As she walked on, she thought about all the parts of her body that were relatively the same. Her arms and legs still worked, and her hands and feet too. Her heart, lungs, kidneys, liver, pancreas, gallbladder, thyroid … they all worked. They even worked without her doing a thing, without her telling them what to do, without her thinking about them at all. Her digestive system still worked. After chemo, she knew what a big deal that was. She could still smell and taste things. She still had all of her teeth, and they were in decent shape. Her eyes and ears still worked. Her wonderful brain still worked. Gratitude filled her. Most of her body was normal now. Sure, some things were different,
but most things were the same. If she had to lose a body part, breasts were a pretty good one to lose, really. Sure, they had played a lovely role in lovemaking. That was a loss. And sure, they filled out women’s clothes. But mostly they were pretty nonfunctional. She hadn’t needed to feed a baby with them in a very long time. She wasn’t ever going to feed any more babies with them again. She didn’t use her breasts to walk or lift things or even float. Having them didn’t make any activity easier. They didn’t make her smarter. They didn’t make her a better friend. And yeah, if given a choice, she would have kept them, but life was going to be okay without them. It was. If she lived to be in her late eighties, she would live as many of her adult years without them as she had with them. That was plenty of time to solidly get used to this changed body.

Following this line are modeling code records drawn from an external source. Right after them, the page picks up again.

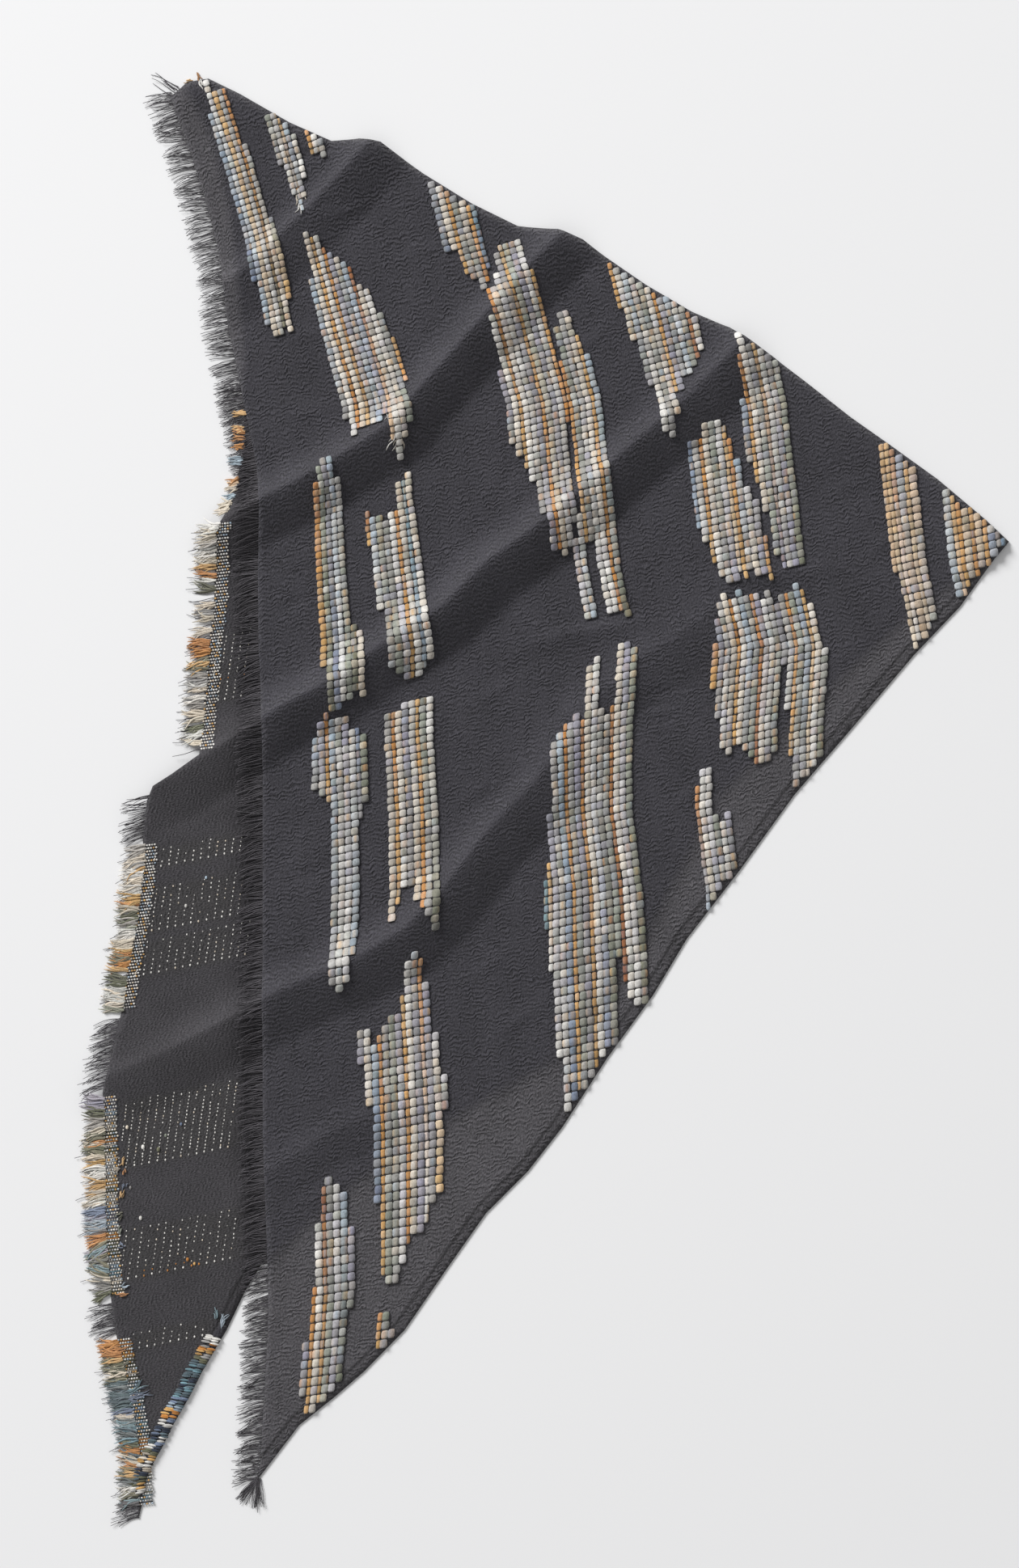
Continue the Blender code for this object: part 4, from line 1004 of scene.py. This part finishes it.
def stripe_cells(name, stagger, rng):
    """Columns of one stripe with the ends of their beads along the rows."""
    top, end = next(r[1:] for r in STRIPES if r[0] == name)
    marks = [0.0]
    while marks[-1] < 200:
        marks.append(marks[-1] + np.interp(marks[-1], *zip(*ROW_PITCH)))
    marks, cells = np.array(marks), {}
    for c in range(math.floor(top[0][0] + 0.4), math.ceil(top[-1][0] - 0.4)):
        first = np.interp(c + 0.5, *zip(*top)) + stagger * rng.uniform(-0.9, 0.6)
        last = np.interp(c + 0.5, *zip(*end)) + stagger * rng.uniform(-0.6, 0.9)
        shown = marks[(marks > first - 0.5) & (marks < last + 0.5)]
        if len(shown) > 1:
            cells[c] = list(itertools.pairwise(shown))
    return cells


def yarn_tint(word, share, rng):
    """Colour of one bead: the column's yarn with a little of a neutral one spun in."""
    first, last = yarn_colour(word[0].lower()), yarn_colour(word[-1].lower())
    spun = yarn_colour(NEUTRAL_YARNS[rng.integers(len(NEUTRAL_YARNS))])
    mix = rng.uniform(0.05, 0.28) if word[0].lower() in THIN_YARNS else rng.uniform(0.05, 0.55)
    return ((first * (1 - share) + last * share) * (1 - mix) + spun * mix) * rng.uniform(0.76, 1.06)


def stripe_beads(name, stagger, rng):
    """Beads of a stripe as rows of centre column, row, half width and half length, and their colours."""
    cells = stripe_cells(name, stagger, rng)
    columns = sorted(cells)
    words = list(itertools.islice(itertools.cycle(ACROSS[name].split()), len(columns)))
    width = np.array([THIN_WIDTH if word[0] in THIN_YARNS else FULL_WIDTH for word in words])
    width *= len(columns) / width.sum()
    start = columns[0] + np.concatenate([[0.0], np.cumsum(width)[:-1]])
    beads, tint = [], []
    for c, word, left, wide in zip(columns, words, start, width):
        drift = np.cumsum(rng.normal(0, 0.015, len(cells[c])))
        for k, (near, far) in enumerate(cells[c]):
            share = k / max(1, len(cells[c]) - 1)
            beads.append((left + wide / 2, (near + far) / 2, wide / 2, (far - near) / 2))
            tint.append(yarn_tint(word, share, rng) * (1 + drift[k]))
    return np.array(beads), np.array(tint)


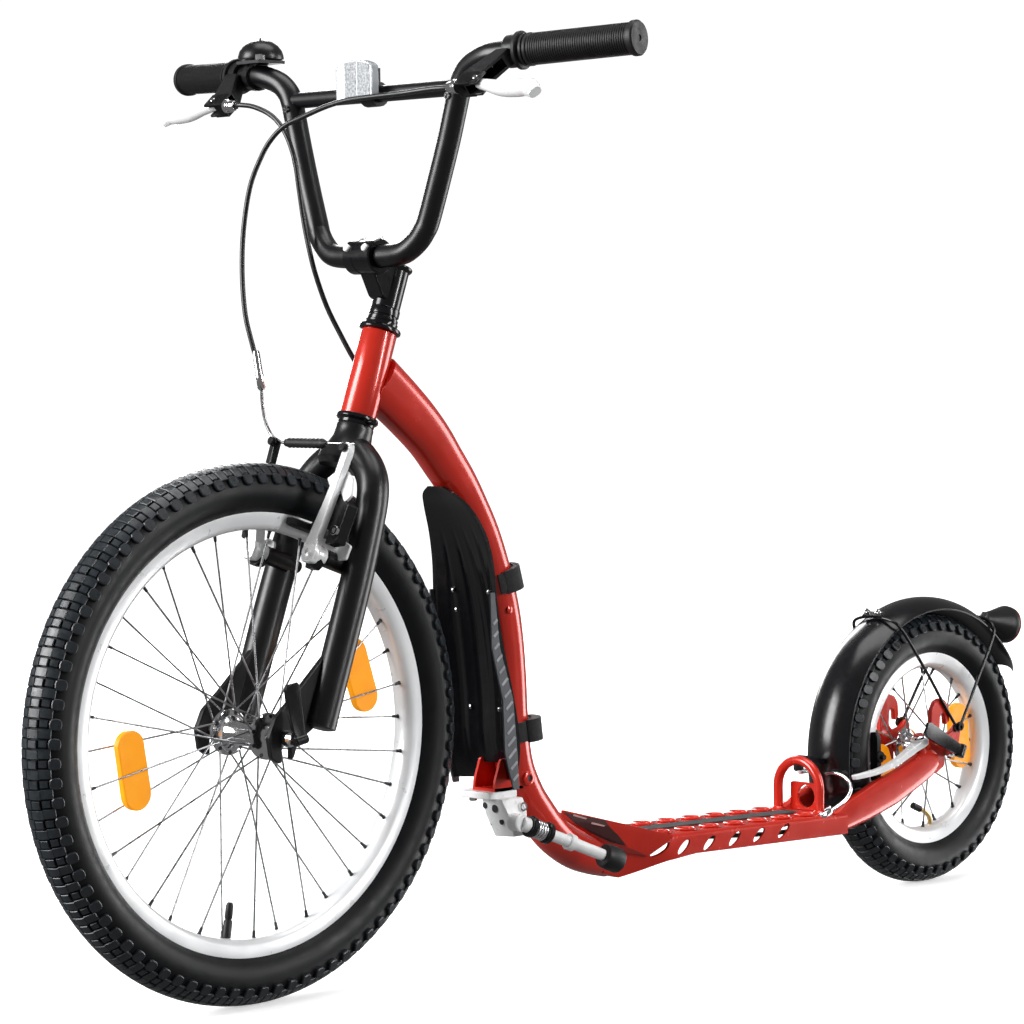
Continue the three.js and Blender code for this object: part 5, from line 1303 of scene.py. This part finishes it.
UPPER_FOLD = [(21, -6), (24, 0), (25.6, 6), (25.8, 12), (23, 18), (17.5, 22.5), (10, 25), (2, 25),
              (2, 22.4), (10, 20), (16, 15.6), (20, 9), (21, 0)]
LOWER_FOLD = [(22, 1), (26, 5), (28, 12), (26.5, 19), (21, 24.5), (13, 26.5), (5, 26), (3, 22.6),
              (10, 20.5), (16, 16), (20.5, 9)]
strap("upper_strap", (323.7, 370.5), (318.3, 390), UPPER_FOLD)
strap("lower_strap", (342.3, 218.5), (339.8, 238.5), LOWER_FOLD)

# Kickstand
CHEEK = [(303, 171), (304, 181), (312, 203), (345, 203), (352, 171)]
cheeks = both(plate(rounded(CHEEK, 3), 13, 16))
floor_plate = block((0, 327.5, 172.5), 32, 49, 3)
dress("kickstand_bracket", joined(cheeks, floor_plate), RED, "frame")
PIVOT = Vector((35, 309, 142.3))  # of the leg, drawn folded up along the bike
leg_turn = math.radians(22.6)
leg_way = Vector((0.115, math.cos(leg_turn), -math.sin(leg_turn))).normalized()
leg_root = PIVOT + X * 12.6


def on_leg(distance):
    return leg_root + leg_way * distance


cast_plate = block((-6, 314, 167.2), 46, 38, 7)
body_block = hull([
    (0, 300, 164.5), (0, 329, 164.5), (29, 300, 164.5), (29, 329, 164.5), (35, 303, 150),
    (35, 329, 150), (35, 311, 127), (35, 329, 127), (10, 308, 126), (10, 329, 126), (3, 302, 148)])
dress("kickstand_block", joined(cast_plate, body_block), CAST, "frame", bevel=1.0)
# Dark discs in the block's recesses: painted shade where the recesses lie in shadow
recess_shades = [rod((x, 300.2 + dy, z), (x, 300.2 + dy - 0.7, z), r, 20, 0.2)
            for x, z, r, dy in ((4, 157, 3.4, 1), (18, 155, 4.2, 1.2), (24, 142, 3.2, 4.5),
                                (8, 140, 2.6, 5.3))]
piece("kickstand_block_painted_recess_shade", joined(*recess_shades), DARK_STEEL_AND_SHADE, "frame")
head = hexagon((-22, 309, 163.6), (0, 0, -1), 4, 5)
pocket_rims = [lathe([(3, 0), (4.6, 0), (4.6, 0.9), (3, 0.9), (3, 0)], (35, 316 + dy, 150 + dz),
                     (36, 316 + dy, 150 + dz), 20) for dy, dz in ((8, 6), (6, -12))]
piece("kickstand_block_bolts", joined(head, *pocket_rims), CHROME, "frame")
leg_shape = joined(
    lathe([(0, 0), (8.2, 0), (9, 0.8), (9, 13), (8, 14), (0, 14)], PIVOT + X * 0.3,
          PIVOT + X * 14.3, 32),
    rod(leg_root, on_leg(109.7), 6, 28),
    rod(leg_root, on_leg(9), 7.6, 28, 1),
)
dress("kickstand_leg", leg_shape, SILVER, "kickstand")
LEG_COLLAR = [(6, 0), (10, 0), (11, 1), (11, 5), (10, 6), (6, 6), (6, 0)]
for k, start in enumerate((9, 31)):
    piece(f"kickstand_collar_{k + 1}", lathe(LEG_COLLAR, on_leg(start), on_leg(start + 6), 36),
          SHINY_PLASTIC, "kickstand")
foot_profile = [(0, 0), (9.6, 0), (11.6, 1), (12.5, 4), (12.9, 10), (12.9, 20), (12.2, 21.6),
                (0, 22)]
dress("kickstand_foot", lathe(foot_profile, on_leg(110), on_leg(132), 40), RUBBER, "kickstand")
side_axis = X.cross(leg_way).normalized()
other_axis = leg_way.cross(side_axis)
SPRING_FROM, SPRING_TO, SPRING_R = 16.6, 30, 8.6
SPRING_STEPS = 4 * 24  # turns, by steps in each
coil = []
for i in range(SPRING_STEPS + 1):
    a = TAU * i / 24
    distance = SPRING_FROM + (SPRING_TO - SPRING_FROM) * i / SPRING_STEPS
    coil.append(on_leg(distance) + side_axis * (SPRING_R * math.cos(a))
                + other_axis * (SPRING_R * math.sin(a)))
dress("kickstand_spring", tube(coil, 1.15, 10), CHROME, "kickstand")
bracket_ring = lathe([(6.1, 0), (8.4, 0), (8.4, 7), (6.1, 7), (6.1, 0)], on_leg(62), on_leg(69), 28)
piece("kickstand_leg_ring", bracket_ring, SILVER, "kickstand")

# Front brake arms: drawn along the steering axis
ARM_OUTLINE = [
    (36, 424), (50, 424), (53, 434), (51, 448), (53, 462), (56, 480), (59, 500), (62, 520),
    (64, 534), (62, 542), (56, 542), (54.5, 530), (52, 510), (48, 490), (42, 466), (37, 448),
    (33.5, 434),
]


def across_steering(outline, low, high, radius=2.0):
    """A plate across the steering axis, between two places along the bike."""
    return plate(rounded(outline, radius), low, high, STEERED_FACE, ORIGIN)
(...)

The changes in her abdomen were harder to grasp. She had been using her ovaries and had hoped for more time before menopause. Up until now, she had no idea what a big role estrogen played in so much of what went on in her body—the suppleness of her tissues, including her circulatory system and her skin, thermoregulation, even the clarity of her thoughts. Estrogen replacement wasn’t an option for her because her tumor had been estrogen positive—fueled by estrogen. Replacing estrogen would make her far more likely to have a recurrence or a new cancer. This was how it was, and not having to deal with periods was pretty darn nice, so … onward, she supposed.
Along the trail stood a grand old tree, too large for her to put her arms around. No one judged it as less desirable in any way because of its age. Trees did not judge themselves for changing, for getting wrinkles in their bark, for getting larger. They were simply part of nature. Putting her arms as far around the tree as she could, she rested her cheek against its bark.
Just a little farther on down the trail, she found herself at the shore of Snow Lake, and sure enough, it was the one she remembered. On the other side of the lake was a curved cliff, carved like a bowl by a glacier. Snow still covered most of the talus slope that interrupted the forest. Behind the cliff, Unicorn Peak protruded like a breast, complete with a nipple. Behind it was another small peak, giving the illusion of looking at a woman’s chest from the side. Ugh, she thought. Boobs were everywhere. Just when she was feeling good, there they were again.